What we can do is make one traversal through the board and change the state of each cell that is now dead or alive based on its current life status and the status of its eight neighbors, then we can make a second traversal to decode those identifiers into a final result.
Let's start things off by caching the length and width of the board to variables m and n, so that we don't have to keep recalculating these variables in each iteration.
m, n = len(board), len(board[0])
Next, we are going to create a few helper functions.
The first will be one that will take a row and column coordinate then return whether the cell is within the bounds of the board.
def in_bounds(row:int, col:int) -> bool:
if row < 0 or col < 0 or row >= m or col >= n:
return False
return True
The next helper function will take a row and column coordinate then return how many of the neighbors of that cell are alive.
def count_neighbors(row:int, col:int) -> int:
We'll go ahead and make this neighbors list that will contain the delta coordinates to get all neighbors of the current cell.
neighbors = [(1,0),(0,1),(-1,0),(0,-1),(-1,-1),(-1,1),(1,-1),(1,1)]
We'll also want a counter for the number of lives the neighbors have.
lives = 0
Then, for each neighbor, we will calculate the next row and column coordinates by using the current coordinates and the delta coordinates.
for neighbor in neighbors:
next_row, next_col = row+neighbor[0], col+neighbor[1]
From there, if the neighbor is in bounds of the board, we will increment the lives counter if the absolute value of the neighbor cell is one. This will take into account a negative one, meaning we just changed this cell to dead but it was alive when the game started, or a positive one meaning the cell was alive when the game started and is still alive.
if in_bounds(next_row, next_col):
if abs(board[next_row][next_col]) == 1:
lives += 1
Once we have counted the lives of the neighbors of the given cell, we will return it.
return lives
The last helper function we will make will let us know if the current cell is dead or alive.
It will take a row and column coordinate, an account of alive neighbors of the current cell, and the current state of the cell.
def dead_or_alive(row:int, col:int, lives:int, now:int) -> int:
We will first determine if the current cell is alive if it has the value of one.
alive = board[row][col] == 1
Then, we will determine if we need to change the value of the current cell based on the rules given.
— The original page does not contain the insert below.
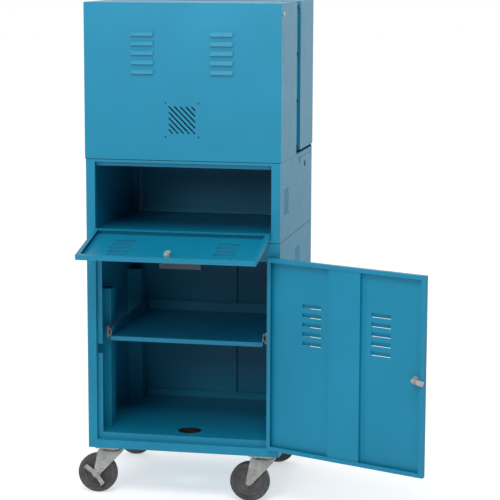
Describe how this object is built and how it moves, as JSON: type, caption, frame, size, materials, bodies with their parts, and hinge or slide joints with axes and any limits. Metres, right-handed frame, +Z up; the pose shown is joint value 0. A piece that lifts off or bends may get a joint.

Any live cell with fewer than two live neighbors dies as if caused by under-population.
if alive and lives < 2:
return -1
Any live cell with more than three live neighbors dies, as if by over-population.
elif alive and lives > 3:
return -1
Any dead cell with exactly three live neighbors becomes a live cell, as if by reproduction.
elif not alive and lives == 3:
return 2
If not any of these three scenarios, the cell will retain its current life status and we will return what it is now.
else:
return now
Now we just need to make our two scans through the grid.
For the first scan, for each cell, we will get the state of what the cell is now, how many of the neighbors are alive, and use that to determine whether the current cell is dead or alive.
for row in range(m):
for col in range(n): now = board[row][col]
lives = count_neighbors(row,col)
board[row][col] = dead_or_alive(row, col, lives, now)
For the second scan, for each cell, if the cell is greater than zero then it is one, meaning it was alive and unchanged, or two, meaning it was dead and is now alive at the game's end, so we will mark the cell as alive.
for row in range(m):
for col in range(n):
if board[row][col] > 0:
board[row][col] = 1
Otherwise, the cell was already dead and is zero, or became dead and is now a negative one, either way, we will mark the cell as dead.
else:
board[row][col] = 0